Architects and developers routinely miss opportunities to introduce stability into their systems by not addressing the need for defining interaction protocols within their domains. Recently, InfoQ sent Martin Thompson, an expert in high-performance computing, a series of questions about protocol design and his project Simple Binary Encoding (SBE).
InfoQ: As far as computer science and systems go, what is a protocol?
A protocol is an agreed set of interactions which are governed by rules. A simple example that most people use all the time is a file. The protocol for interacting to a file is an open action, followed by zero or more read/write actions, then followed by a close action. The protocol does not just define the actions that can be performed, more importantly it defines a set of rules that govern the possible valid orderings for these action. In the file example it is not possible to read, write, or close a file that has not yet been opened.
In systems design we often hear people talking about APIs which is an incomplete picture of how one should use a system. If more people published protocols for interacting with their APIs then systems would be more usable.
Unfortunately our industry suffers from very poor use of terminology. Given the immaturity of our industry this is not a surprise. Maybe we could consider that we are living in the age of computer alchemy and within time we will mature to better practices and understanding. So often people misuse the term "protocol" to mean other things, often tangential things. For example, the popular Google Protocol Buffers (GBP) is actually a codec but many call it a protocol. We also see this when XML is called a protocol yet it is being use as a grammar or as an encoding. Message sequences governed by ordering rules to make a protocol are encoded into ASCII or binary formats by a codec. GBP and SBE are codecs. SMTP is a set of messages organised into a protocol for interacting with a mail server.
InfoQ: So protocols are more than just handshakes and serialization patterns?
Protocols govern all interactions to ensure a system does not get into a inconsistent state. If designed well they can be very flexible, offer high affordance, and allow great things to happen.
We use protocols all the time in our everyday lives. Without protocols we would descend into chaos. Without protocols we would not be able to collectively achieve great things. Even the lowly ant can achieve amazing things as a colony by following very simple protocols.

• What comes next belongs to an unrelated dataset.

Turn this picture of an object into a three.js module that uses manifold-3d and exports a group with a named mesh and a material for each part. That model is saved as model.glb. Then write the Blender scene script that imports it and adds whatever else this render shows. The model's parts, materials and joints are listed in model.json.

InfoQ: When we write code, there are protocols all around us, TCP, FTP, HTTP, etc. Typically we deliver our solutions several layers above these protocols, but are there benefits to understanding how they work? Or is a "black box" approach good enough?
It helps to understand the layering of technologies on which our applications rely. We do not need to know each layer in intimate detail, unless you work in layer, or are just passionate and want to understand and learn from others. However we can benefit greatly from understanding what each layer offers and each layers major functional characteristics so our higher level software can work in harmony with the deeper layer rather than against them. I like to call this Mechanical Sympathy.
One way of understanding our communication layers is the OSI (Open Systems Interconnection) layer model. Our applications are typically at layer 7. Often we need to implement application layer protocols to ensure application consistency. Such an example would be adding a sequence number to all transactions between peered applications to allow for the detection of loss or to work in a disconnected fashion. The FIX (Financial Instruments Exchange) protocol has such a message sequencing concept. The people who designed this protocol did not respect, or possibly were not aware of, the OSI layer model. As a result they conflated the session level protocol with the application level protocol which resulted in it being much more difficult to do recovery or support resilient clusters. This is an example of how a lack of understanding of the communications stack can result in systems that are more complex, less robust, and less performant than they could otherwise have been.
InfoQ: When should we consider writing our own protocols?
We are designing protocols all the time. We should consider them more so when we are considering interaction patterns. They go hand in hand with state machines. It is amazing how much an API can be improved when people pause and map out the possible interaction patterns and then document these into a protocol. Calling a method on an object is just passing it a message, albeit in a very coupled way given most programming languages. As we take a more decoupled approach the messages become first class concepts that really benefit from being organised into a protocol. Documenting our protocols help refine them and make a system easier to understand.
InfoQ: Is SBE is a tool to generate efficient and common protocols?
SBE is a codec that affords the very efficient encoding and decoding of messages which make up our protocols. Often people do not decouple a system sufficiently because message encoding can be expensive given the implementation of other codecs. SBE takes the cost of encoding or decoding a message down to a similar cost to accessing the fields of an object in C++ or Java. Additionaly, SBE is allocation free so has no impact on our garbage collectors. As someone who profiles many real-world systems, I've come to realise that encoding/decoding of messages, and resultant garbage, is one of the top 3 performance bottlenecks we all suffer from.
Protocol design and implementation are not only for system architects and low-level platform developers. Introducing thoughtful protocols to a system at its interaction points can have many benefits, one of which being the stablization and a reduction in exception cases. Whether used implicitly within a lower layer, such as TCP, or through an explicit set of instructions that are published across development teams, protocols demonstrate the intent of the system's author and allow participants in a transaction to faithfully execute that intent.